Pseudo-edge spamming: an optimization

We’ve finished describing ojo’s algorithm for keeping pseudo-edges up to date, but there’s stil room for improvement. Here, I’ll describe a potential optimization that I haven’t implemented yet. It’s based on a simple, but non-quite-correct, algorithm for adding pseudo-edges incrementally: every time you mark a node as deleted, add a pseudo-edge from each of its in-neighbors to each of its out-neighbors. I call this “pseudo-edge spamming” because it just eagerly throws in as many pseudo-edges as needed. In pictures, if we have this graph

and we delete the “deleted” line, then we’ll add a pseudo-edge from the in-neighbor of “deleted” (namely, “first”) to the out-neighbor of “deleted” (namely, “last”).

This algorithm has two problems. The first is that it isn’t complete: you might also need to add pseudo-edges when adding an edge where at least one end is deleted. Consider this example, where our graph consists of two disconnected parts.

If we add an edge from “deleted 1” to “deleted 2”, clearly we also need to add a pseudo-edge between each of the “first” nodes and each of the “last” nodes. In order to handle this case, we really do need to explore the deleted connected component (which could be slow).

The second problem with our pseudo-edge spamming algorithm is that it doesn’t handle reverting patches: it only describes how to add pseudo-edges, not delete them.

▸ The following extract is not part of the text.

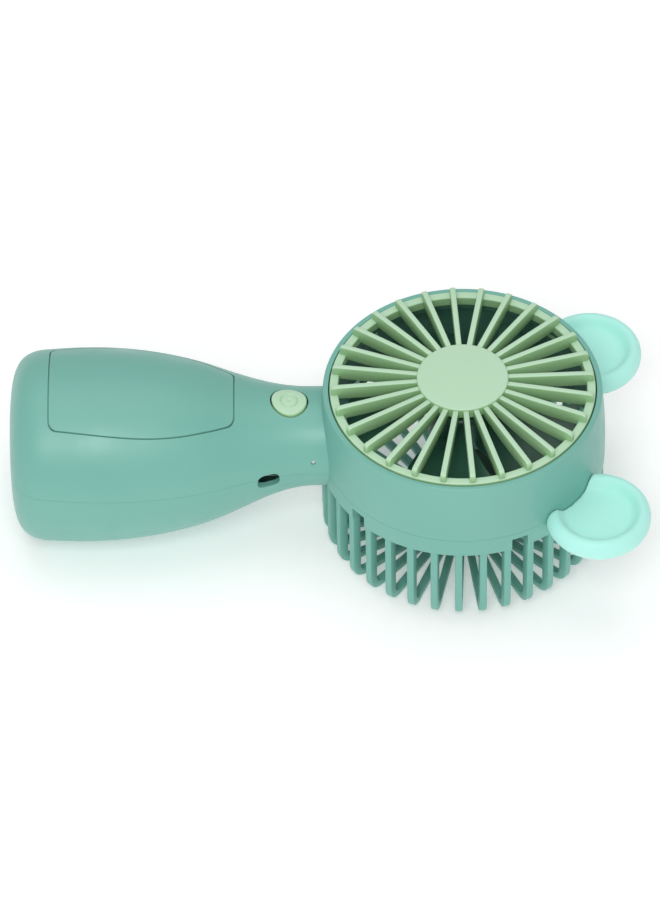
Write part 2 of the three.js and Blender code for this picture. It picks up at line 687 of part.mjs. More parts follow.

The nice thing about pseudo-edge spamming is that even if it isn’t completely correct, it can be used as a fast-path in the correct algorithm: when applying a patch, if it modifies the boundary of a deleted connected component that isn’t already dirty, use pseudo-edge spamming to update the pseudo-edges (and don’t mark the component as dirty). In every other case, fall back to the previous algorithm.